The ESRI report expresses some disappointment at the Government’s Medium-Term Fiscal Statement, which was published earlier this month. It had previously applauded the Coalition’s intention to set out tax and spending plans to 2015 so that households and businesses could plan accordingly. But the effect of the announcements three weeks ago on reducing uncertainty will be more limited than anticipated owing to “somewhat less detail than might have been expected”.

Despite the downward revision to its forecast for next year, the ESRI believes that the Government’s budgetary targets are “achievable”.

Speaking this morning, Dr Durkan warned of the effect a European recession might have on Ireland. "The forecasts that are around for the euro zone next year imply little or no growth on an annual basis. When you take account of the fact that output grew throughout this year it implies that output is actually going to fall from roughly the end of this year until the end of next year and probably well into 2013 as well," he told RTÉ's Morning Ireland.

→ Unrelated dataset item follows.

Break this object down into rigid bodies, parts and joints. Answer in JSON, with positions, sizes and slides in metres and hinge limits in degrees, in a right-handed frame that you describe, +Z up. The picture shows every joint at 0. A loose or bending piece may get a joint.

"What that does is that it affects our exports and because it affects exports, it affects employment and then it affects incomes and that's how it spreads to the economy.

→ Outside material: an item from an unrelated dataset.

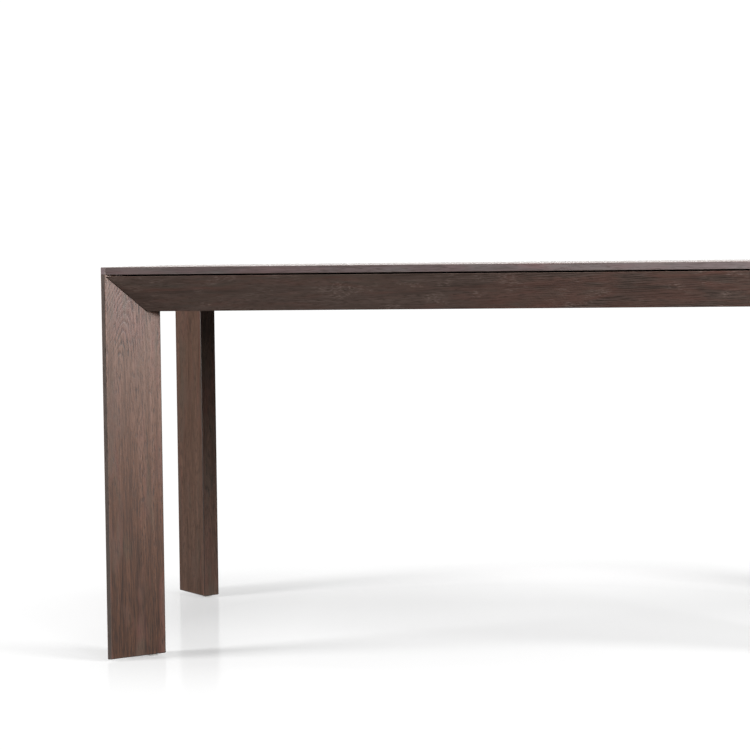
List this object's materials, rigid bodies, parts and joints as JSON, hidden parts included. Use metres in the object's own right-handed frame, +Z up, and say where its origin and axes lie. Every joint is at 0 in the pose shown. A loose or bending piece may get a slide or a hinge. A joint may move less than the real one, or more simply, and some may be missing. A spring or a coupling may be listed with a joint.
{
  "type": "dining table",
  "caption": "Fixed dining table with wedge legs set on the diagonals, raked rails mitred to them, a thin top over a shadow gap, and levelling feet.",
  "frame": {"origin": "on the floor, under the centre of the tabletop", "axes": "+X along the table's length to the right, +Y to the back, +Z up; the front long side is at -Y"},
  "size_m": [1.6, 0.85, 0.75],
  "materials": {
    "oak_veneer_top": "dark brown stained oak veneer, brushed, matt lacquer",
    "oak_lipping": "solid oak edge strip, dark stained, matt lacquer",
    "stained_oak_leg": "solid oak, dark stained, brushed open grain, matt lacquer",
    "stained_oak_rail": "solid oak, dark stained, brushed open grain, matt lacquer",
    "black_spacer": "black stained strip",
    "batten_wood": "planed hardwood, dark stained, unlacquered",
    "bracket_steel": "pressed steel, black powder coat",
    "zinc_steel": "bright zinc plate",
    "foot_plastic": "light grey moulded nylon"
  },
  "bodies": {
    "table": {"tabletop_panel": "oak_veneer_top", "front_lipping": "oak_lipping", "back_lipping": "oak_lipping", "left_lipping": "oak_lipping", "right_lipping": "oak_lipping", "front_left_leg": "stained_oak_leg", "front_right_leg": "stained_oak_leg", "back_right_leg": "stained_oak_leg", "back_left_leg": "stained_oak_leg", "front_rail": "stained_oak_rail", "right_rail": "stained_oak_rail", "back_rail": "stained_oak_rail", "left_rail": "stained_oak_rail", "front_spacer_strip": "black_spacer", "right_spacer_strip": "black_spacer", "back_spacer_strip": "black_spacer", "left_spacer_strip": "black_spacer", "left_cross_batten": "batten_wood", "centre_cross_batten": "batten_wood", "right_cross_batten": "batten_wood", "front_left_corner_bracket": "bracket_steel", "front_right_corner_bracket": "bracket_steel", "back_right_corner_bracket": "bracket_steel", "back_left_corner_bracket": "bracket_steel", "tabletop_clips": "bracket_steel", "hanger_bolts": "zinc_steel", "hanger_bolt_washers": "zinc_steel", "hanger_bolt_nuts": "zinc_steel", "corner_bracket_screws": "zinc_steel", "clip_rail_screws": "zinc_steel", "clip_top_screws": "zinc_steel", "batten_screws": "zinc_steel", "foot_inserts": "zinc_steel"},
    "front_left_foot": {"front_left_foot_pad": "foot_plastic", "front_left_foot_stud": "zinc_steel"},
    "front_right_foot": {"front_right_foot_pad": "foot_plastic", "front_right_foot_stud": "zinc_steel"},
    "back_right_foot": {"back_right_foot_pad": "foot_plastic", "back_right_foot_stud": "zinc_steel"},
    "back_left_foot": {"back_left_foot_pad": "foot_plastic", "back_left_foot_stud": "zinc_steel"}
  },
  "joints": [
    {"name": "front_left_foot_levelling", "type": "slide", "parent": "table", "child": "front_left_foot", "axis": [0, 0, -1], "range_m": [0, 0.008]},
    {"name": "front_right_foot_levelling", "type": "slide", "parent": "table", "child": "front_right_foot", "axis": [0, 0, -1], "range_m": [0, 0.008]},
    {"name": "back_right_foot_levelling", "type": "slide", "parent": "table", "child": "back_right_foot", "axis": [0, 0, -1], "range_m": [0, 0.008]},
    {"name": "back_left_foot_levelling", "type": "slide", "parent": "table", "child": "back_left_foot", "axis": [0, 0, -1], "range_m": [0, 0.008]}
  ]
}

"Even though it seems pessimistic, the truth of the matter is that we don't know how bad its going to be in Europe yet because we think investment has been hit all over the place not just here ... and that could have a much bigger impact than we have built in," he said.

Under the terms of Ireland’s EU-IMF bailout, the Government is obliged to cut its deficit to 8.6 per cent of GDP. The ESRI expects an imbalance between spending and revenue of 8.3 per cent. This, however, is considerably larger than the figure it was forecasting three months ago.

In the bailout documents published yesterday, the reference in the leaked version to levying an annual €100 a year household charge on primary residences has been changed. No cash figure for the household charge was specified.

Reference in the leaked document to a “reform of capital gains taxation” did not appear in the final draft published yesterday. All targets of the amounts to be raised by new tax measures were also omitted.